**Prompt**
Which lines below fall between the one containing "key.rotate(V(0, y, z), V(0, 1, 0), key2_turn)" and the one containing "low, high = Vector((1e9,)"? Repeat them exactly, counting both of those lines, and add nothing else.

** start of Given material **

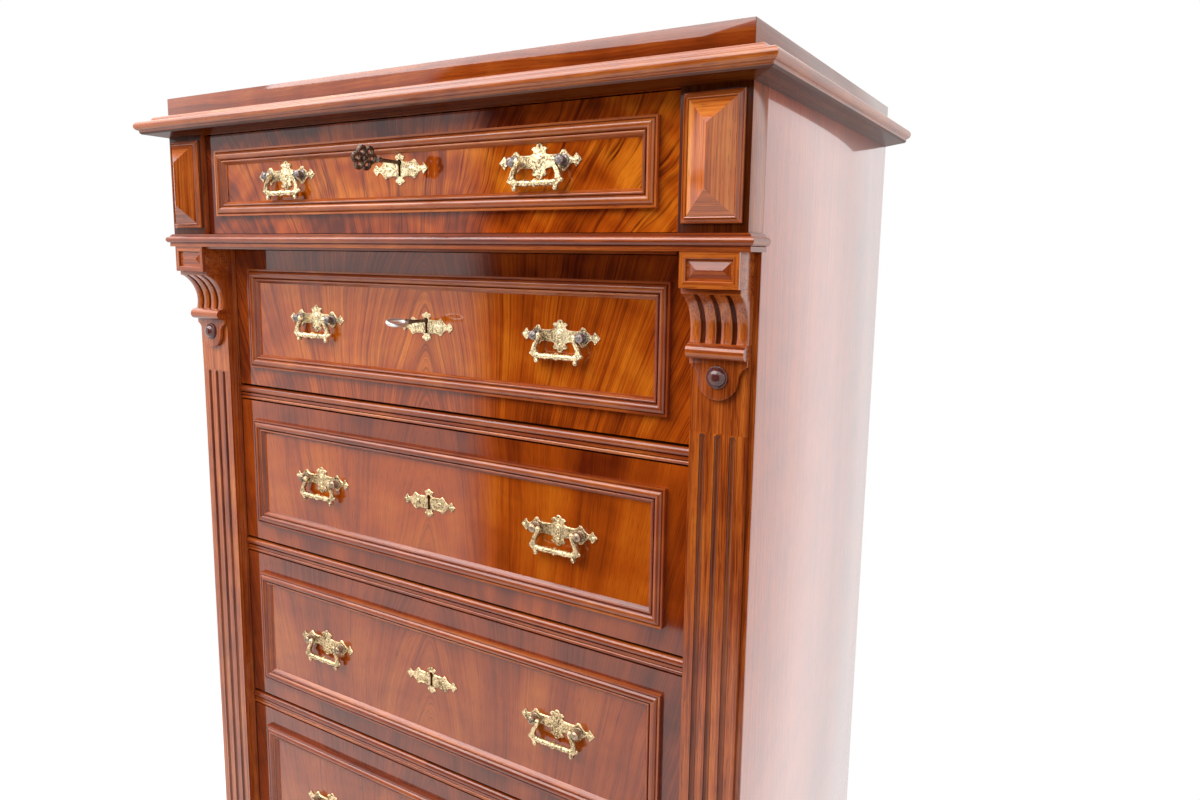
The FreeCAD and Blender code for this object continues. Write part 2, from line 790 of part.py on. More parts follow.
def lock_case(number):
    """Outer limits of a lock: half width, y limits, z limits."""
    y1 = drawer_face(number) + front_t
    z1 = front_limits(number)[1]
    return lock_w / 2.0, y1 - lock_d, y1, keyhole_height(number) - lock_below, z1


def drawer_front(number):
    """The front board, cut for its joints, lock and key, and its frame."""
    w = drawer_half(number)
    y = drawer_face(number)
    z0, z1 = front_limits(number)
    front = box(-w, w, y, y + front_t, z0, z1)
    for side in drawer_sides(number):
        front = front.cut(side)
    front = front.cut(drawer_bottom(number))
    lw, ly0, ly1, lz0, lz1 = lock_case(number)
    front = front.cut(box(-lw, lw, ly0, ly1, lz0, lz1))
    front = front.cut(keyhole(number, y - 1.0, ly0 + 1.0, 0.6))
    hx, low, high = frame_limits(number)
    moulding = scaled(DRAWER_FRAME, frame_w, frame_h)
    return [front] + picture_frame(moulding, -hx, hx, low, high, y)


# ---------------------------------------------------------------- brasswork
def keyhole(number, y0, y1, ease=0.0):
    """The keyhole: a round hole with a slot under it."""
    z = keyhole_height(number)
    r = keyhole_r + ease
    s = slot_w / 2.0 + ease
    rise = math.sqrt(r * r - s * s)
    low = z - slot_down - ease
    path = [(-s, low), (s, low), (s, z - rise), ((0.0, z + r), (-s, z - rise))]
    return prism_xz(path, y0, y1, round_chords)


def pierced_plate(quarter, length, height, x, y, z):
    """A cast plate from a quarter of its outline, in shares of its size."""
    right = [(u, v) for u, v in quarter]
    lower = [(u, -v) for u, v in reversed(quarter[:-1])]
    left = [(-u, v) for u, v in reversed((right + lower)[1:-1])]
    path = [(x + u * length / 2.0, z + v * height / 2.0) for u, v in right + lower + left]
    return prism_xz(path, y - plate_t, y)


def post(x, y, z, side):
    """A handle post with a socket for the bail on its inner side."""
    tip = post_l - knob_l
    profile = [(0.0, post_r), (tip, post_r), (post_l, 0.5 * post_r)]
    solid = turned(profile, V(x, y, z), V(0, -1, 0), V(0, 0, 1), small_sides)
    hole = pin_r + pin_gap
    deep = post_r - pin_in
    x0, x1 = sorted((x - side * (post_r + 1.0), x - side * (deep - pin_gap)))
    y_pin = y - pivot_out
    return solid.cut(box(x0, x1, y_pin - hole, y_pin + hole, z - hole, z + hole))


def lock(number):
    """An open-topped lock case that guides the bolt."""
    w, y0, y1, z0, z1 = lock_case(number)
    wall = lock_wall
    case = box(-w, w, y0, y1, z0, z1)
    room = box(-w + wall, w - wall, y0 + wall, y1 - wall, z0 + wall, z1 - wall)
    y_bolt = drawer_face(number) + bolt_y
    reach = bolt_w / 2.0 + bolt_gap
    thick = bolt_t / 2.0 + bolt_gap
    slot = box(-reach, reach, y_bolt - thick, y_bolt + thick, z1 - wall - 1.0, z1 + 1.0)
    return case.cut(room).cut(slot).cut(keyhole(number, y0 - 1.0, y0 + wall + 1.0))


def brasses(number):
    """Two handle plates with their posts, the escutcheon and the lock."""
    y = drawer_face(number)
    z = plate_height(number)
    right = [pierced_plate(HANDLE_PLATE, plate_l, plate_h, handle_x, y, z)]
    for side in (-1, 1):
        right.append(post(handle_x + side * post_x, y - plate_t, z, side))
    shield = pierced_plate(ESCUTCHEON, escutcheon_l, escutcheon_h, 0.0, y, z)
    shield = shield.cut(keyhole(number, y - plate_t - 1.0, y + 1.0))
    return both_sides(right) + [shield, lock(number)]


def bail(number, x):
    """A drop handle: slanting arms with ears and feet, and a turned grip."""
    y = drawer_face(number) - plate_t - pivot_out
    z = plate_height(number)
    eye = post_x - post_r - bail_gap
    drop = bail_drop
    arm = [(eye + u, v) for u, v in scaled(BAIL_ARM, bail_t, drop)]
    solid = None
    for side in (-1, 1):
        path = [(x + side * u, z + v) for u, v in arm]
        piece = prism_xz(path, y - bail_t / 2.0, y + bail_t / 2.0)
        reach = bail_gap + pin_in + 0.5
        pin = turned([(0.0, pin_r), (reach, pin_r)], V(x + side * (eye - 0.5), y, z),
                     V(side, 0, 0), V(0, 0, 1), pin_sides)
        piece = piece.fuse(pin)
        solid = piece if solid is None else solid.fuse(piece)
    reach = eye - 1.0
    profile = [(-reach, grip_r), (-bead_l / 2.0, grip_r), (0.0, bead_r),
               (bead_l / 2.0, grip_r), (reach, grip_r)]
    grip = turned(profile, V(x, y, z - drop), V(1, 0, 0), V(0, 0, 1), small_sides)
    return [solid.fuse(grip)]


def bolt(number):
    """The sliding bolt, drawn down into its case."""
    y = drawer_face(number) + bolt_y
    z1 = front_limits(number)[1] - bolt_gap
    z0 = keyhole_height(number) + bit_l + bolt_lift
    return [box(-bolt_w / 2.0, bolt_w / 2.0, y - bolt_t / 2.0, y + bolt_t / 2.0, z0, z1)]


def key_blank(number, out):
    """Shank and bit of a key whose shank starts at out before the front."""
    y = drawer_face(number)
    z = keyhole_height(number)
    y_bit = y + front_t - lock_d + lock_wall + bit_room
    shank = turned([(0.0, shank_r), (out + y_bit + bit_d - y, shank_r)],
                   V(0, y - out, z), V(0, 1, 0), V(1, 0, 0), small_sides)
    bit = box(-bit_t / 2.0, bit_t / 2.0, y_bit, y_bit + bit_d, z - bit_l, z)
    collar = turned([(0.0, collar_r), (collar_l, collar_r)],
                    V(0, y - out + key_overlap / 2.0, z), V(0, 1, 0), V(1, 0, 0), bow_sides)
    return shank.fuse(bit).fuse(collar)


def pierced_key(number):
    """The upper key: a cast bow of four pierced lobes round a boss."""
    r = key1_lobe_r
    across = key1_bow / 2.0 - r
    along = key1_bow_l / 2.0 - r
    y = drawer_face(number) - key1_out + key1_bow_l / 2.0
    z = keyhole_height(number)

    def disc(radius, thick, v, w):
        """A round of the bow, v along the shank and w across it."""
        ring = [(-thick / 2.0, radius), (thick / 2.0, radius)]
        return turned(ring, V(0, y + v, z + w), V(1, 0, 0), V(0, 0, 1), bow_sides)

    lobes = ((-along, 0.0), (along, 0.0), (0.0, across), (0.0, -across))
    bow = disc(0.5 * r, 1.3 * ring_t, 0.0, 0.0)
    for v, w in lobes:
        bow = bow.fuse(disc(r, ring_t, v, w))
    for v, w in lobes:
        bow = bow.cut(disc(0.42 * r, 2.0 * ring_t, v, w))
    key = key_blank(number, key1_out - key1_bow_l + key_overlap).fuse(bow)
    key.rotate(V(0, y, z), V(0, 1, 0), key1_turn)
    return [key]


def ring_key(number):
    """The lower key: an oval ring bow, turned to lie flat."""
    y = drawer_face(number) - key2_out + key2_bow_l / 2.0
    z = keyhole_height(number)

    def oval(a, b, thick):
        """An oval plate round the middle of the bow."""
        angles = [math.pi * i / bow_sides for i in range(2 * bow_sides)]
        points = [V(-thick / 2.0, y + a * math.cos(t), z + b * math.sin(t)) for t in angles]
        return Part.Face(Part.makePolygon(points + [points[0]])).extrude(V(thick, 0, 0))

    a, b = key2_bow_l / 2.0, key2_bow / 2.0
    ring = oval(a, b, ring_t).cut(oval(a - ring_t, b - ring_t, 2.0 * ring_t))
    key = key_blank(number, key2_out - key2_bow_l + key_overlap).fuse(ring)
    key.rotate(V(0, y, z), V(0, 1, 0), key2_turn)
    return [key]


os.makedirs("parts", exist_ok=True)
save("side_right", side_panel())
save("side_left", mirrored(side_panel()))
save("back_panels", framed_back())
save("top_box", top_box())
save("cornice", cornice())
save("corner_blocks", corner_blocks())
save("corner_pyramids", corner_pyramids())
save("waist_moulding", waist_moulding())
save("corbels", corbels())
save("bosses", bosses())
save("pilasters", pilasters())
save("rails", rails())
save("runners", runners())
save("dust_boards", dust_boards())
save("plinth", plinth())
save("feet", feet())
for n in range(1, 8):
    name = "drawer_%d" % n
    save(name + "_front", drawer_front(n))
    save(name + "_box", drawer_box(n))
    save(name + "_brass", brasses(n))
    save(name + "_bolt", bolt(n))
    save(name + "_bail_right", bail(n, handle_x))
    save(name + "_bail_left", bail(n, -handle_x))
save("key_1", pierced_key(1))
save("key_2", ring_key(2))
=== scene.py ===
"""Dresses the semainier: polished walnut, cast brass and the studio around it."""
import logging
import math
from dataclasses import dataclass, replace
from enum import Enum
from typing import Any, Callable, Optional, Sequence

import bmesh
import bpy
from mathutils import Matrix, Vector
from mathutils.geometry import tessellate_polygon


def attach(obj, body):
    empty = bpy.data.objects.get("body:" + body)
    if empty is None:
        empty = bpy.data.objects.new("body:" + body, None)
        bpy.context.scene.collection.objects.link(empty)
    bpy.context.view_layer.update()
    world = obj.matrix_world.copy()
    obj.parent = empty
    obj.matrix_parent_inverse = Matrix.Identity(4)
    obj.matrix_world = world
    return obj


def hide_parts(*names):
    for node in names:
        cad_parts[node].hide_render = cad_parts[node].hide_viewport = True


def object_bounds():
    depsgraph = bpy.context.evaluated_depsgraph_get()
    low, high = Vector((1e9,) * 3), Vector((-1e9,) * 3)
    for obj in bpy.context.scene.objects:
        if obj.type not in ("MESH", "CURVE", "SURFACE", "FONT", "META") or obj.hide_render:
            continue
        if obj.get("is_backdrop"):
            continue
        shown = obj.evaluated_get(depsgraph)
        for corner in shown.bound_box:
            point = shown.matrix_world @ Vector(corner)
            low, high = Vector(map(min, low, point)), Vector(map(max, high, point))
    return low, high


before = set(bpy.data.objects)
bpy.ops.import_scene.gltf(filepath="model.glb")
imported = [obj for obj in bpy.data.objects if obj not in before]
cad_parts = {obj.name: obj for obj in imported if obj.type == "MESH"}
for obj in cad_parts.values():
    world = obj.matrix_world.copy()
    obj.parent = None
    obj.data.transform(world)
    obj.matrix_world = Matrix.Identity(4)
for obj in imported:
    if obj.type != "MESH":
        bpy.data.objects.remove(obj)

logging.basicConfig(level=logging.INFO, format="%(levelname)s %(message)s")
LOG = logging.getLogger("semainier")
CAD_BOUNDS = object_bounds()
MM = 0.001
# In millimetres: corners this close merge, and the smallest radius of a turned piece.
MERGE, THIN = 1e-4, 0.02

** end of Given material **

**Task answer**
    key.rotate(V(0, y, z), V(0, 1, 0), key2_turn)
    return [key]


os.makedirs("parts", exist_ok=True)
save("side_right", side_panel())
save("side_left", mirrored(side_panel()))
save("back_panels", framed_back())
save("top_box", top_box())
save("cornice", cornice())
save("corner_blocks", corner_blocks())
save("corner_pyramids", corner_pyramids())
save("waist_moulding", waist_moulding())
save("corbels", corbels())
save("bosses", bosses())
save("pilasters", pilasters())
save("rails", rails())
save("runners", runners())
save("dust_boards", dust_boards())
save("plinth", plinth())
save("feet", feet())
for n in range(1, 8):
    name = "drawer_%d" % n
    save(name + "_front", drawer_front(n))
    save(name + "_box", drawer_box(n))
    save(name + "_brass", brasses(n))
    save(name + "_bolt", bolt(n))
    save(name + "_bail_right", bail(n, handle_x))
    save(name + "_bail_left", bail(n, -handle_x))
save("key_1", pierced_key(1))
save("key_2", ring_key(2))
=== scene.py ===
"""Dresses the semainier: polished walnut, cast brass and the studio around it."""
import logging
import math
from dataclasses import dataclass, replace
from enum import Enum
from typing import Any, Callable, Optional, Sequence

import bmesh
import bpy
from mathutils import Matrix, Vector
from mathutils.geometry import tessellate_polygon


def attach(obj, body):
    empty = bpy.data.objects.get("body:" + body)
    if empty is None:
        empty = bpy.data.objects.new("body:" + body, None)
        bpy.context.scene.collection.objects.link(empty)
    bpy.context.view_layer.update()
    world = obj.matrix_world.copy()
    obj.parent = empty
    obj.matrix_parent_inverse = Matrix.Identity(4)
    obj.matrix_world = world
    return obj


def hide_parts(*names):
    for node in names:
        cad_parts[node].hide_render = cad_parts[node].hide_viewport = True


def object_bounds():
    depsgraph = bpy.context.evaluated_depsgraph_get()
    low, high = Vector((1e9,) * 3), Vector((-1e9,) * 3)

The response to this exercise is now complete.